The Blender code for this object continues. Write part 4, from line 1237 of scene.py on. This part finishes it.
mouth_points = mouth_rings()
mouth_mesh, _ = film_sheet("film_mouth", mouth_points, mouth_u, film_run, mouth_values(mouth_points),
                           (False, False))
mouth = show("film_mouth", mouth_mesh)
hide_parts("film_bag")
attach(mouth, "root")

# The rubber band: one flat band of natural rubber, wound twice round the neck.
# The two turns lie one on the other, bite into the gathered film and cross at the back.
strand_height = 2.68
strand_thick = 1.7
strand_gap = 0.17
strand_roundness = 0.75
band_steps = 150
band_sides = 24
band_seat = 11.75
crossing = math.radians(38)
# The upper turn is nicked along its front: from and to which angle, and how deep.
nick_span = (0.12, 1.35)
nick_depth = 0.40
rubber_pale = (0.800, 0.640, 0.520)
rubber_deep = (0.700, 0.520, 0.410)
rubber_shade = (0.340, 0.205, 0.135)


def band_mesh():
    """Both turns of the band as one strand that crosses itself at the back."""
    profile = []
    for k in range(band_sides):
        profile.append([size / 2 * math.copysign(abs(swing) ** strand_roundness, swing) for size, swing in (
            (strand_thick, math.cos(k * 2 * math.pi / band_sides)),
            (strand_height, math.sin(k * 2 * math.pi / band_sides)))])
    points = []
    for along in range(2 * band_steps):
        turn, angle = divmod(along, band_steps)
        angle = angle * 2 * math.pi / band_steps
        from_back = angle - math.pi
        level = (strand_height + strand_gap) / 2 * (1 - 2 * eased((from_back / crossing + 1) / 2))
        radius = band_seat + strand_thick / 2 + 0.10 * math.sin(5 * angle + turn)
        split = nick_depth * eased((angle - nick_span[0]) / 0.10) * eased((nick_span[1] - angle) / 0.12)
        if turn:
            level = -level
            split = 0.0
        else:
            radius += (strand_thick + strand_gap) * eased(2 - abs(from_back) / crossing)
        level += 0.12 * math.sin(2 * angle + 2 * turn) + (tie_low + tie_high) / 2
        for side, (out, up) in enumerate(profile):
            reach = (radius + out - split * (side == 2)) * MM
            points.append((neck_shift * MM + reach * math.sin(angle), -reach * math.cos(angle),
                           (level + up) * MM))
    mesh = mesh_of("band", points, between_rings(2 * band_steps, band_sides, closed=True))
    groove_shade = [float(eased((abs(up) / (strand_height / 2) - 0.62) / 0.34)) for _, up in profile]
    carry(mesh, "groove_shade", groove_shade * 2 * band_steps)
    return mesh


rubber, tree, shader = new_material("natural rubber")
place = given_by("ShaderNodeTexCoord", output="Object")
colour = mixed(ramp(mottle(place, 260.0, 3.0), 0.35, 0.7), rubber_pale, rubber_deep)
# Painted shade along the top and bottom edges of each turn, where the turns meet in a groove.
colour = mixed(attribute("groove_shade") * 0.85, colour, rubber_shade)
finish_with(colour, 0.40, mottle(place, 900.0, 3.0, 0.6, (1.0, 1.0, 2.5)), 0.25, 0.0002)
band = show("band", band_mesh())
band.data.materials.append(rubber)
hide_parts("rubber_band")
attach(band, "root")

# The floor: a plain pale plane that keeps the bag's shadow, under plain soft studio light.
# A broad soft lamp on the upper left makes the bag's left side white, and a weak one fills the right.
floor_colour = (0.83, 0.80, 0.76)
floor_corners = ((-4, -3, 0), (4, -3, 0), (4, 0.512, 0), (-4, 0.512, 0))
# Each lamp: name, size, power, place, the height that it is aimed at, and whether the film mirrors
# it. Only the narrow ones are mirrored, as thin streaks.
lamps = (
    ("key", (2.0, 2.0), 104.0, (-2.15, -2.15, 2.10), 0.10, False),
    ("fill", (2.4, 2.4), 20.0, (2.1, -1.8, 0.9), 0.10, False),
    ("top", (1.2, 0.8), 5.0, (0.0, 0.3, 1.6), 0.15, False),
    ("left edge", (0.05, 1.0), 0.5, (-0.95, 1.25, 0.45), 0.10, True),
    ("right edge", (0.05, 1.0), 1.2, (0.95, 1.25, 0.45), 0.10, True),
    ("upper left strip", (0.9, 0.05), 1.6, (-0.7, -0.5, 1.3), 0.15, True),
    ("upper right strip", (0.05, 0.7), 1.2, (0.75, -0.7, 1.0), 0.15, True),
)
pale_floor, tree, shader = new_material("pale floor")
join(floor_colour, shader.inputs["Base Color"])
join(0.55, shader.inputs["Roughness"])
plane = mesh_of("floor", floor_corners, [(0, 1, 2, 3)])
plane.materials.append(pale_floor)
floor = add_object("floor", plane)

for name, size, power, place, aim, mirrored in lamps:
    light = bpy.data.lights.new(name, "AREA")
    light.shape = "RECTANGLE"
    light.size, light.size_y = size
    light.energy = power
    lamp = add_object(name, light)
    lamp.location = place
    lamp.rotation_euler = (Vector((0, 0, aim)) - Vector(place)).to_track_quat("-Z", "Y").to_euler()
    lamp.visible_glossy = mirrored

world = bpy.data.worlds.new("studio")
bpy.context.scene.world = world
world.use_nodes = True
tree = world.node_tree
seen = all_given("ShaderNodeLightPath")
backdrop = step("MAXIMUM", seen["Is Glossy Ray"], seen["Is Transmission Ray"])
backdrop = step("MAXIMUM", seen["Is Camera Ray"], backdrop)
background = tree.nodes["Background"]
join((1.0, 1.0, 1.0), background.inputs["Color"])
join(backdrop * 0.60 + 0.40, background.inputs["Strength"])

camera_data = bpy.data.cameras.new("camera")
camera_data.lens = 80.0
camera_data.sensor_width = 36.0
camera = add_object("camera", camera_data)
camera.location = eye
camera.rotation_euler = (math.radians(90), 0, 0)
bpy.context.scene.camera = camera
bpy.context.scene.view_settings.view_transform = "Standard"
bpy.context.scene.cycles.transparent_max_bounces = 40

# # # # # # #

Type out the whole listing above again, exactly as it stands.

The Blender code for this object continues. Write part 4, from line 1237 of scene.py on. This part finishes it.
mouth_points = mouth_rings()
mouth_mesh, _ = film_sheet("film_mouth", mouth_points, mouth_u, film_run, mouth_values(mouth_points),
                           (False, False))
mouth = show("film_mouth", mouth_mesh)
hide_parts("film_bag")
attach(mouth, "root")

# The rubber band: one flat band of natural rubber, wound twice round the neck.
# The two turns lie one on the other, bite into the gathered film and cross at the back.
strand_height = 2.68
strand_thick = 1.7
strand_gap = 0.17
strand_roundness = 0.75
band_steps = 150
band_sides = 24
band_seat = 11.75
crossing = math.radians(38)
# The upper turn is nicked along its front: from and to which angle, and how deep.
nick_span = (0.12, 1.35)
nick_depth = 0.40
rubber_pale = (0.800, 0.640, 0.520)
rubber_deep = (0.700, 0.520, 0.410)
rubber_shade = (0.340, 0.205, 0.135)


def band_mesh():
    """Both turns of the band as one strand that crosses itself at the back."""
    profile = []
    for k in range(band_sides):
        profile.append([size / 2 * math.copysign(abs(swing) ** strand_roundness, swing) for size, swing in (
            (strand_thick, math.cos(k * 2 * math.pi / band_sides)),
            (strand_height, math.sin(k * 2 * math.pi / band_sides)))])
    points = []
    for along in range(2 * band_steps):
        turn, angle = divmod(along, band_steps)
        angle = angle * 2 * math.pi / band_steps
        from_back = angle - math.pi
        level = (strand_height + strand_gap) / 2 * (1 - 2 * eased((from_back / crossing + 1) / 2))
        radius = band_seat + strand_thick / 2 + 0.10 * math.sin(5 * angle + turn)
        split = nick_depth * eased((angle - nick_span[0]) / 0.10) * eased((nick_span[1] - angle) / 0.12)
        if turn:
            level = -level
            split = 0.0
        else:
            radius += (strand_thick + strand_gap) * eased(2 - abs(from_back) / crossing)
        level += 0.12 * math.sin(2 * angle + 2 * turn) + (tie_low + tie_high) / 2
        for side, (out, up) in enumerate(profile):
            reach = (radius + out - split * (side == 2)) * MM
            points.append((neck_shift * MM + reach * math.sin(angle), -reach * math.cos(angle),
                           (level + up) * MM))
    mesh = mesh_of("band", points, between_rings(2 * band_steps, band_sides, closed=True))
    groove_shade = [float(eased((abs(up) / (strand_height / 2) - 0.62) / 0.34)) for _, up in profile]
    carry(mesh, "groove_shade", groove_shade * 2 * band_steps)
    return mesh


rubber, tree, shader = new_material("natural rubber")
place = given_by("ShaderNodeTexCoord", output="Object")
colour = mixed(ramp(mottle(place, 260.0, 3.0), 0.35, 0.7), rubber_pale, rubber_deep)
# Painted shade along the top and bottom edges of each turn, where the turns meet in a groove.
colour = mixed(attribute("groove_shade") * 0.85, colour, rubber_shade)
finish_with(colour, 0.40, mottle(place, 900.0, 3.0, 0.6, (1.0, 1.0, 2.5)), 0.25, 0.0002)
band = show("band", band_mesh())
band.data.materials.append(rubber)
hide_parts("rubber_band")
attach(band, "root")

# The floor: a plain pale plane that keeps the bag's shadow, under plain soft studio light.
# A broad soft lamp on the upper left makes the bag's left side white, and a weak one fills the right.
floor_colour = (0.83, 0.80, 0.76)
floor_corners = ((-4, -3, 0), (4, -3, 0), (4, 0.512, 0), (-4, 0.512, 0))
# Each lamp: name, size, power, place, the height that it is aimed at, and whether the film mirrors
# it. Only the narrow ones are mirrored, as thin streaks.
lamps = (
    ("key", (2.0, 2.0), 104.0, (-2.15, -2.15, 2.10), 0.10, False),
    ("fill", (2.4, 2.4), 20.0, (2.1, -1.8, 0.9), 0.10, False),
    ("top", (1.2, 0.8), 5.0, (0.0, 0.3, 1.6), 0.15, False),
    ("left edge", (0.05, 1.0), 0.5, (-0.95, 1.25, 0.45), 0.10, True),
    ("right edge", (0.05, 1.0), 1.2, (0.95, 1.25, 0.45), 0.10, True),
    ("upper left strip", (0.9, 0.05), 1.6, (-0.7, -0.5, 1.3), 0.15, True),
    ("upper right strip", (0.05, 0.7), 1.2, (0.75, -0.7, 1.0), 0.15, True),
)
pale_floor, tree, shader = new_material("pale floor")
join(floor_colour, shader.inputs["Base Color"])
join(0.55, shader.inputs["Roughness"])
plane = mesh_of("floor", floor_corners, [(0, 1, 2, 3)])
plane.materials.append(pale_floor)
floor = add_object("floor", plane)

for name, size, power, place, aim, mirrored in lamps:
    light = bpy.data.lights.new(name, "AREA")
    light.shape = "RECTANGLE"
    light.size, light.size_y = size
    light.energy = power
    lamp = add_object(name, light)
    lamp.location = place
    lamp.rotation_euler = (Vector((0, 0, aim)) - Vector(place)).to_track_quat("-Z", "Y").to_euler()
    lamp.visible_glossy = mirrored

world = bpy.data.worlds.new("studio")
bpy.context.scene.world = world
world.use_nodes = True
tree = world.node_tree
seen = all_given("ShaderNodeLightPath")
backdrop = step("MAXIMUM", seen["Is Glossy Ray"], seen["Is Transmission Ray"])
backdrop = step("MAXIMUM", seen["Is Camera Ray"], backdrop)
background = tree.nodes["Background"]
join((1.0, 1.0, 1.0), background.inputs["Color"])
join(backdrop * 0.60 + 0.40, background.inputs["Strength"])

camera_data = bpy.data.cameras.new("camera")
camera_data.lens = 80.0
camera_data.sensor_width = 36.0
camera = add_object("camera", camera_data)
camera.location = eye
camera.rotation_euler = (math.radians(90), 0, 0)
bpy.context.scene.camera = camera
bpy.context.scene.view_settings.view_transform = "Standard"
bpy.context.scene.cycles.transparent_max_bounces = 40